Rich Santorum also needed to hit a homerun last night and didn’t. He and Gingrich will fight to see which will bow out of this race first.

The Middlemen

Tim Pawlenty didn’t hurt himself last night but he didn’t really help himself either. On the one hand he has the most detailed economic plan of any of the candidates in the race, and on the other he can’t seem to shake this ‘nice guy’ tag that has become a negative for his campaign.

I, for one, can’t understand why people believe he is to nice to be president, but I am clearly in the minority. However, he didn’t help that image when he had a chance to distinguish himself, and his plans for health care, and didn’t take it. Pawlenty refused to level a critical argument against Romney’s health care plan with Romney a few feet away. It was the civil thing to do; the nice thing to do, and he seems to be paying a price for it.

Pawlenty was a solid Governor and his executive experience shows next to challengers like Santorum, Gingrich, Cain and even Paul and Bachman. Yet, so far he hasn’t gotten out of the doldrums of early polling numbers.

His greatest challenge is that he’s trying to overcome a phantom nemesis. It’s one thing to have to defeat an opponent you must face. It’s an entirely different animal when you are battling an image you created simply by being yourself by smiling a lot and have a soft spoken delivery.

The Left Out’s

Where are Rick Perry and Sarah Palin? There’s a buzz surrounding both of these potential candidates but no sightings. I know Perry is putting a team together and Palin is on a bus tour but that’s not the same thing is it?

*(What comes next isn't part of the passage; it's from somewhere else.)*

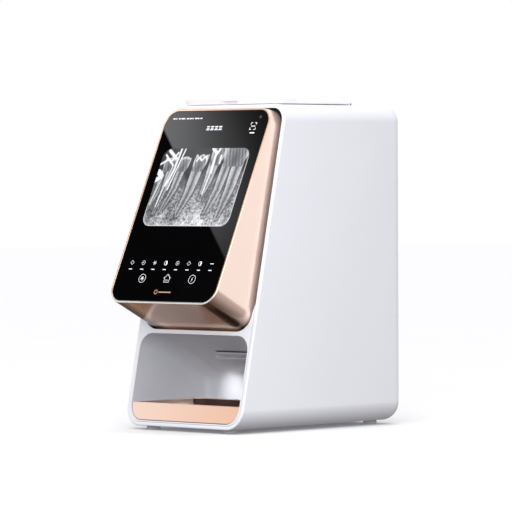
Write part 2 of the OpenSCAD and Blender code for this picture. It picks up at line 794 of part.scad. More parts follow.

I believe that if and when either, or both, of these candidates enter the race it will spell the end of the Santorum and Gingrich campaign’s, and send warning flags up over the Cain campaign.

At the end of the night the winners were voters looking for solid contenders. The GOP field is much more impressive then the media and skeptics have been giving them credit for. This was the first step in a lengthy journey to the nomination. It will only get more interesting if Perry and Palin enter, but until then, there’s plenty to be excited about as the GOP field moves forward.